4.3. Combination of Individual Reward Strategies
As discussed above, O-P reward strategies do not converge due to the lack of exploration of the entire space of possible actions. To solve this, ϵ-greedy methods can be applied [
40] or they can be combined with P-N reward strategies. This last option is explored in this section. Different experiments have been carried out combining reward strategies O-P with P-N and their performance is studied. In all experiments, the policy update algorithm is SAR and the window size is 100 ms.
Figure 16 shows the results of applying PRS (blue) and VRS (red), PRS
VRS (yellow) and PRS+K
VRS (purple), with K = 2. It is possible to see how the multiplication makes PRS converge. However, this is not true with addition, as this operator cannot convert PRS to a P-N reward strategy in all cases. It depends on the size of each individual reward and on the value of K. Therefore, the addition operator will not be used from now on to combine the rewards. Another interesting result is that the PRS
VRS combination smoothens the VRS curve, the result converges at a slightly slower speed but is more stable for iterations over 15. This combination presents less variance than VRS in general.
Figure 17 shows the results of MSE-RS (blue), MEAN-RS (red), MSE-RS
VRS (yellow), Mean-RS
VRS (purple), and VRS (green). All strategies combined converge at roughly the same speed, slightly slower than VRS. During iteration 10, the performance of VRS and MSE-RS
VRS is similar; however, Mean-RS
VRS worsens its performance over VRS.
In the following experiment, the P-N ∆MSE-RS reward strategy is combined with each O-P reward strategy.
Figure 18 shows the results, PRS (dark blue), MSE-RS (red), ∆MSE-RS (purple), PRS
∆MSE-RS (green), MSE-RS
∆MSE-RS (light blue) and Mean-RS
∆MSE-RS (magenta). Again it is possible to observe how all the combined strategies and ∆MSE-RS converge at the same speed until iteration 5. From this point on ∆MSE-RS and PRS
∆MSE-RS give smaller error MSE. On the other hand, the variance decreases until iteration 5, after which it grows, although less for MSE-RS
∆MSE-RS and Mean-RS
∆MSE-RS. Furthermore, PRS
∆MSE-RS tends to be slightly smaller than ∆MSE-RS.
In this last experiment, the P-N ∆Mean-RS strategy is combined with each O-P strategy.
Figure 19 shows the results, with PRS (dark blue), MSE-RS (red), ∆Mean-RS (purple), PRS
∆Mean-RS (green), Mean-RS
∆MSE-RS (light blue) and Mean-RS
∆Mean-RS (magenta). Again it is possible to observe how all the combined strategies and ∆Mean-RS converge at the same speed until approximately iteration 5, where PRS
∆Mean-RS improves the MSE. The combination of these strategies provides a better result than their individual application. Furthermore, the variance also decreases with iterations. The combination of ∆Mean-RS with Mean-RS and MSE-RS only offers an appreciable improvement in variance.

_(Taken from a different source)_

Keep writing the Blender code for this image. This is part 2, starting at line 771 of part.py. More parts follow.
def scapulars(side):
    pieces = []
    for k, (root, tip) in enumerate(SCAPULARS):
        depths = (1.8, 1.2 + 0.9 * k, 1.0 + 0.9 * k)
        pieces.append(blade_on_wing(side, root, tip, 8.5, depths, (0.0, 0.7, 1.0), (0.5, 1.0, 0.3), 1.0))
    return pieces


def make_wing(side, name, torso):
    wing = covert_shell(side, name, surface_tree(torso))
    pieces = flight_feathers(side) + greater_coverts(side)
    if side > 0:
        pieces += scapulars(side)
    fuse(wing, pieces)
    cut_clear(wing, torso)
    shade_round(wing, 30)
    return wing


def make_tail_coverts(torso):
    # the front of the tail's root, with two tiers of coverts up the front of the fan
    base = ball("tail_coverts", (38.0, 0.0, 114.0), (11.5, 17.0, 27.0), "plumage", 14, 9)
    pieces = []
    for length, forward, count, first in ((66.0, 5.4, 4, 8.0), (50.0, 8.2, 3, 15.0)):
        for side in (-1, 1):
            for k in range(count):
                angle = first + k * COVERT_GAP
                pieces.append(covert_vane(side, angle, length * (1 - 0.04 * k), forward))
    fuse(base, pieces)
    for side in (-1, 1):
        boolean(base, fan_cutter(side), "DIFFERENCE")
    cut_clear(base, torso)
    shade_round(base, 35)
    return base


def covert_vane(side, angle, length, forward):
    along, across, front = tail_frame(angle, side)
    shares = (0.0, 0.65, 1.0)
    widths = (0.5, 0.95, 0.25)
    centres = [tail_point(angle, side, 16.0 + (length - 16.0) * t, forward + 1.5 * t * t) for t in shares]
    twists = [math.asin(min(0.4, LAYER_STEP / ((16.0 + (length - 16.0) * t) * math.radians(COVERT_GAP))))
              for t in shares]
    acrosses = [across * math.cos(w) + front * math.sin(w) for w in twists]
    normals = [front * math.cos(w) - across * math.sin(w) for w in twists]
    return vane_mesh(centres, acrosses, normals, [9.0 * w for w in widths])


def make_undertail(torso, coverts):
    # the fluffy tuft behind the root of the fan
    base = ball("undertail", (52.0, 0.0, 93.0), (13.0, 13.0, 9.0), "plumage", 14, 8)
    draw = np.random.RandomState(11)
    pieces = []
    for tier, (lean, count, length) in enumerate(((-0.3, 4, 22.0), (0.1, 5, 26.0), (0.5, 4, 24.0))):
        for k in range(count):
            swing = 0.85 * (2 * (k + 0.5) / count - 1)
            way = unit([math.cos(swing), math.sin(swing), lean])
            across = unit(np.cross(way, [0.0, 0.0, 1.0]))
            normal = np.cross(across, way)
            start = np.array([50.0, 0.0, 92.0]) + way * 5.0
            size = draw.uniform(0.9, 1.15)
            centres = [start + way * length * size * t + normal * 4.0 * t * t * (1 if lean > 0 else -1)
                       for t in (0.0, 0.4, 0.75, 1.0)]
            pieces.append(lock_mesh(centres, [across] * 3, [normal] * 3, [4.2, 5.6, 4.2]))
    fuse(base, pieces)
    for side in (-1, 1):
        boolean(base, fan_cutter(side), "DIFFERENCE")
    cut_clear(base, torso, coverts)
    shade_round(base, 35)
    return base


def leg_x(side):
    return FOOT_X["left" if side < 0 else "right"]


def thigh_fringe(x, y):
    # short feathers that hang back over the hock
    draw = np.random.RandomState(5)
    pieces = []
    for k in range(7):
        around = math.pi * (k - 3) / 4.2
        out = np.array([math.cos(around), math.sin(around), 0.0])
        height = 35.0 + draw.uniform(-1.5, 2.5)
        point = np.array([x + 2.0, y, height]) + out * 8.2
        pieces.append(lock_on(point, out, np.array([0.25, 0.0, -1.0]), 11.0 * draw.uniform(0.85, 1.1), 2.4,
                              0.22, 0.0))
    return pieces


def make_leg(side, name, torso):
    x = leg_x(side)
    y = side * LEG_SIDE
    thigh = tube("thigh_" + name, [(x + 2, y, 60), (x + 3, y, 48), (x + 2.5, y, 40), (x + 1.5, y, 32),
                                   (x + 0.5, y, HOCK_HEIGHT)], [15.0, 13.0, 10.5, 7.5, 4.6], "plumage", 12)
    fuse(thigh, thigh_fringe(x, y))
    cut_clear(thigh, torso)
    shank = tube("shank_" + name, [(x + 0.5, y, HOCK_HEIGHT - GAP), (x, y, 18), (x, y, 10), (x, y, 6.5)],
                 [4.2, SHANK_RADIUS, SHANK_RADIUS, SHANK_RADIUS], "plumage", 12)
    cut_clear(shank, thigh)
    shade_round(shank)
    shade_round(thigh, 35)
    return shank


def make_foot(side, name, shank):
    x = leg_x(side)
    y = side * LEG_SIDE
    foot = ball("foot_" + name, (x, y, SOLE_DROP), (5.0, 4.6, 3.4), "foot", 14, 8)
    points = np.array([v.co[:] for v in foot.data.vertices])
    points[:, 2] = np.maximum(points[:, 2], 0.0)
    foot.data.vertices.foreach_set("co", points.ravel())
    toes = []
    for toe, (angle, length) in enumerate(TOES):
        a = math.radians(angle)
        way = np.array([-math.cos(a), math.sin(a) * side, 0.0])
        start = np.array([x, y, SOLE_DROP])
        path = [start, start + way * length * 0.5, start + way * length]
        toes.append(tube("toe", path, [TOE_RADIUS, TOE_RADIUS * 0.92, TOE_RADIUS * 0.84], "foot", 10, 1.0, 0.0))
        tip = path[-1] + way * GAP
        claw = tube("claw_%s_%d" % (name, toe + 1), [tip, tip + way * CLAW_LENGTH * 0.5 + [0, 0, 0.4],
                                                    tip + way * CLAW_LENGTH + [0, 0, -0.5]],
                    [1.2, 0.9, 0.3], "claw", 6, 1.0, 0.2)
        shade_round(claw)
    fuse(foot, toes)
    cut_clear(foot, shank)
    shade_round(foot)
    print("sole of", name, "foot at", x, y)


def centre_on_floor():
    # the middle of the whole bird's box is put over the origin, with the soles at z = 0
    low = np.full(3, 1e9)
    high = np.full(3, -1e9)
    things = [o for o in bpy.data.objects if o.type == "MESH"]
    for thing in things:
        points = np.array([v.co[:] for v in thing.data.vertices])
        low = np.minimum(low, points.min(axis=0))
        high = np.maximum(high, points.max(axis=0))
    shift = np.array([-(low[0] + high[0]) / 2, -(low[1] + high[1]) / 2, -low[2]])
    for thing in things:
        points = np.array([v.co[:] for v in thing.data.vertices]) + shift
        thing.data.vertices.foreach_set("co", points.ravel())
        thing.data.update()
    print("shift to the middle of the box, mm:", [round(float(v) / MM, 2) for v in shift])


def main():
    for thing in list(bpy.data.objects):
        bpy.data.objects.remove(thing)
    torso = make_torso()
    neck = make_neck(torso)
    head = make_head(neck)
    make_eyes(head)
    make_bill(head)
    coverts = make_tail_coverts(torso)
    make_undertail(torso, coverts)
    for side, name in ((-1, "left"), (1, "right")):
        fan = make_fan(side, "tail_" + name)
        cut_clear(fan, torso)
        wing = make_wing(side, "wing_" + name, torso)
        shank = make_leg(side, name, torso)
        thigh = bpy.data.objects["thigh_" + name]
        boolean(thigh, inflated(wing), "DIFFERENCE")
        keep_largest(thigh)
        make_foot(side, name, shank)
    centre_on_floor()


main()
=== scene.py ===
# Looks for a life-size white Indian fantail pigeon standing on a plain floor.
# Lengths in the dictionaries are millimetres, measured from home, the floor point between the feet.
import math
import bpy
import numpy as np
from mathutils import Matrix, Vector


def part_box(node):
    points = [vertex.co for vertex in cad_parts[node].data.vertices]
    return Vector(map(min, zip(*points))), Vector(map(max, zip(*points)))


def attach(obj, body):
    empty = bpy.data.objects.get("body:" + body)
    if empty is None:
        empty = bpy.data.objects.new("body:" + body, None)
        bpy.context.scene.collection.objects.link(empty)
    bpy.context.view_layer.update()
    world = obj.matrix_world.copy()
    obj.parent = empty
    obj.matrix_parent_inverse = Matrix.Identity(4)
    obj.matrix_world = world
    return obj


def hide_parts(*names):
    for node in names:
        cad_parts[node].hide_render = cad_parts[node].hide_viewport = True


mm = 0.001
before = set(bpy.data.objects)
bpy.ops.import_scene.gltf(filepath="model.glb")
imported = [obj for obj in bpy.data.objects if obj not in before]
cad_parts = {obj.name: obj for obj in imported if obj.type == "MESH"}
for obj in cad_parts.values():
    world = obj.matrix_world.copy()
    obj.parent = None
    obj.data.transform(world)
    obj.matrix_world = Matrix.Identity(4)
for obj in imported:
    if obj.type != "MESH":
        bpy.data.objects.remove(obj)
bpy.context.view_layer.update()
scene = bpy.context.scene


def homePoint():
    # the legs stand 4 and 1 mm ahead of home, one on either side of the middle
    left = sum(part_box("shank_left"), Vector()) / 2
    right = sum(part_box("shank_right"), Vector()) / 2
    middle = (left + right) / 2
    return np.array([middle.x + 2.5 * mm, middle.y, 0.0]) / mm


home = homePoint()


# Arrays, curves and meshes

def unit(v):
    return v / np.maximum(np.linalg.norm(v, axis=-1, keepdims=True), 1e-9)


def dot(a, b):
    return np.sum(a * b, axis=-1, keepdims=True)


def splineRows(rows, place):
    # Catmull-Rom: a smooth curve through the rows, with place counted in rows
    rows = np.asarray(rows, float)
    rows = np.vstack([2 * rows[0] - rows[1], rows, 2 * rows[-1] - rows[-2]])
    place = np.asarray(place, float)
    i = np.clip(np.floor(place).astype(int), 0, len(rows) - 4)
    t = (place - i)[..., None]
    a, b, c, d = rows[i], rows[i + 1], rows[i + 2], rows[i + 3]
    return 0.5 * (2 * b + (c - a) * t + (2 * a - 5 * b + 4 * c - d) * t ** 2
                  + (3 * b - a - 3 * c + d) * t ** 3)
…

Table 5 compiles the numerical results of the previous experiments. The KPIs have been measured at iteration 25. The best MSE is obtained by the combination of PRS
VRS and the best mean value and variance by MSE-RS
∆MSE-RS. In general, it is possible to observe how the combination with PRS decreases the MSE and the combination with MEAN-RS and MSE-RS improves the mean value and the variance.

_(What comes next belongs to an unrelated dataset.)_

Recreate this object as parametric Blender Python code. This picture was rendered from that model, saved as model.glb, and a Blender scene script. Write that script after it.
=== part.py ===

In view of these results, it is possible to conclude that the combination of individual rewards of O-P and P-N is beneficial since it converges learning by O-P rewards, without worsening the speed of convergence and learning is more stable.
5. Conclusions and Future Works
In this work, a RL-inspired pitch control strategy of a wind turbine is presented. The controller is composed by a state estimator, a policy update algorithm, a reward strategy, and an actuator. The reward strategies are specifically designed to consider the energy deviation from the rated power aiming to improve the efficiency of the WT.
The performance of the controller has been tested in simulation on a 7 kW wind turbine model with varying different configuration parameters, especially those related to rewards. The RL-inspired controller performance is compared to a tuned PID giving better results in terms of system response.
The relationship of the rewards with the exploration-exploitation dilemma and the-greedy methods is studied. On this basis, two novel categories of reward strategies are proposed, O-P (Only-Positive) and P-N (Positive-Negative) rewards. The performance of the controller has been analyzed for different reward strategies and different policy update algorithms. The individual behavior of these methods and their combination have also been studied. It has been shown that the P-N rewards improve the learning convergence and the performance of the controller.
The influence of the control parameters and RL configuration on the turbine response has been throughout analyzed and different conclusions regarding learning speed and convergence have been drawn. It is worth noting the relationship between the size of the reward and the need for forced exploration for the convergence of learning.
Some potential challenges may include to extend this proposal to design model-free general purpose tracking controllers. Another research line would be to incorporate risk detection in the P-N reward mechanisms to perform safe non-forced exploration for systems, which must fulfill safety requirements during the learning process.
As other future works, it would be desirable to test the proposal in a real prototype of a wind turbine. Also, it would be interesting to apply this control strategy to a larger turbine, and see if this control action affects the stability of a floating offshore wind turbine.